IannodaTruffe is, as always, right: you are where you are, and you have to accept that, and do the best you can with it. By restarting with C25K you're well on the way.
It's "only" been five years away from running for you, but a lot can happen in that time.
Maybe approach things as if it was all new to you. You're not exactly the person you were the last time you were running.
Much of your past experience will be still relevant, but comparisons with what you used to do could actually be harmful, both physically and mentally. Focus on what you're doing now, not on what you could do then.

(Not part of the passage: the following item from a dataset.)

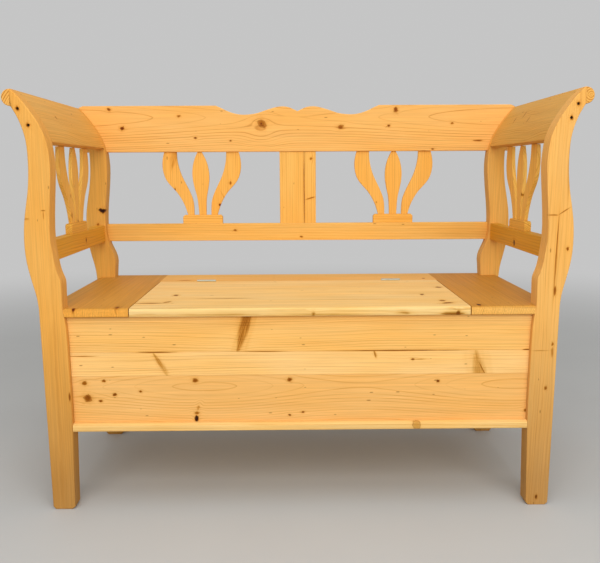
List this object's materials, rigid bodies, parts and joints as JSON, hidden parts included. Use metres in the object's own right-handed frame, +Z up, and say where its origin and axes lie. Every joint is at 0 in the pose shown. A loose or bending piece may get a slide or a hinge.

I was just 30 years between runs! That first run back remains the toughest one I’ve ever done… it used to be so easy 🤣
My battle was remembering that I’m no longer at my peak age for fitness, that no matter what I will not beat my times from my youth (a 3 minute kilometre would have to involve a bicycle now) and that I’m not even a teenager on my rest days (a coupe of dumb non-running injuries since my comeback). What I can do though is run so much further and appreciate it all a lot more… 4k was my limit, recently I went 22 miles.
Welcome back to running and enjoy your journey back to awesomeness (if a tad slower)
My take aways from all of the supportive replies is that, really, running as an activity isn’t the challenge, it’s the process of re-wiring expectations, working through any failure feelings and attachment to unattainable goals. It’d be great to be some sort of superstar, gifted outlier, but perhaps being “just me” can be great, too.
👏 I come from a family in which running (and 'fitness' directed activity generally) was a positive model in some ways and in others quite unhealthy... not something I wanted to emulate when I was, unexpectedly, in enough of a remission to do *something* and keenly aware that disorders do not, sadly, come with a pass to exempt you from the usual risks of inactivity. C25K was the answer for me (and yes, I kept it very quiet for a long time... and to some extent still do, and am probably wise to so)
Knocking around here over the years, I have seen there are different challenges for anyone coming at C25K from a background of being fit and active in other ways or from being a previous runner. But it does have so much to offer those people... especially those where there has been or is something unsustainable or problematic about their relationship with exercise.
You are on the same journey as all of us, acquiring a tool.... just a tool to do something different from what you were running for previously. Enjoy!
I was never a runner prior to c25k, but always a head case. You are who you are today, no more no less. And when someone sees you out training, asks “are you a runner?”. The answer is yes. Not yes but I used to be faster. What we are isn’t what we were. Thank god. Not changing means you’re dead.